The role men in leadership can play
In our HeForShe campaign, which targets men as role models, men in leadership are being asked to use their power to spur significant changes in their environment. If as a HeForShe participant—a man who stands for gender equality—you are able to challenge your company to provide businesses to women-owned enterprises, you begin to engender your value chain and bring in more women into active supply of goods and services to the company.
It’s very important for us that when a man becomes a HeForShe and is in a position of authority, they change things in such a way that even if they leave that institution, the impact remains with the institution.
As part of HeForShe, one company has decided that it will focus on addressing unequal pay. Another company wants to address representation of women at the senior level. Another company will address the issue of positive masculinity across its workforce. And we require HeForShe participants to share the information about their progress, so that other companies, other individuals under institutions, can learn from those experiences. We intend to document this and share it widely.

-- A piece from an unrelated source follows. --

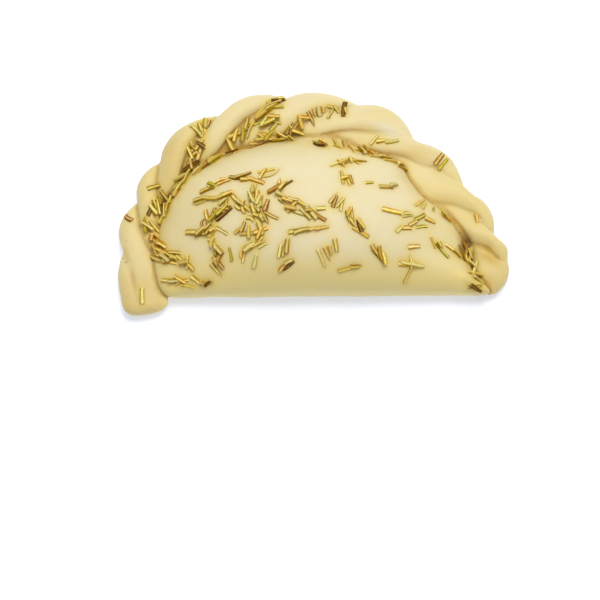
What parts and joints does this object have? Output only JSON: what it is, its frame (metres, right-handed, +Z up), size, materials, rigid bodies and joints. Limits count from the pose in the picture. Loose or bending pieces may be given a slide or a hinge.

Meeting the UN’s development goals
The Sustainable Development Goals represent one of the most comprehensive agreements that nations have ever signed since 1945, when they adopted the charter. In each of the 17 Sustainable Development Goals, there’s an indicator that focuses on aspects that impact women. We also have a goal that is dedicated to women. This gives us a programmatic possibility to engage with countries. Because once countries sign on the dotted line and adopt the Sustainable Development Goals, it means that they are making a commitment. But we know that making that commitment doesn’t mean that it’s going to happen. These goals still need to be domesticated, and this gives us an opportunity to then go country by country to follow up.
It’s not enough to just talk about women’s economic empowerment. What are you going to do? Land access for women? Access to credit? That kind of concrete message and programmatic interventions become very important. We’re also giving time frames in terms of gender equality. We are calling for countries to aim to achieve substantive gender equality by 2030, which means that by 2030, we shouldn’t be talking about unequal pay. We should have addressed violence against women significantly. We should, by 2030, have paternity leave as a given for men. Once we do that, we’re then addressing unpaid care work and we are redistributing unpaid care work in the house.
Right now, for example, in politics, only 22 percent of women are parliamentarians. That’s a global average. It was 11 percent in 1995. That’s so slow. That is so slow. We need to get to 50 percent, because even though we’ve been talking about 30 percent, that number does not reflect gender parity. Women are more than 50 percent. Because if we talk about 30 percent for women, it means that we are providing 70 percent affirmative action for men. And we are entrenching it.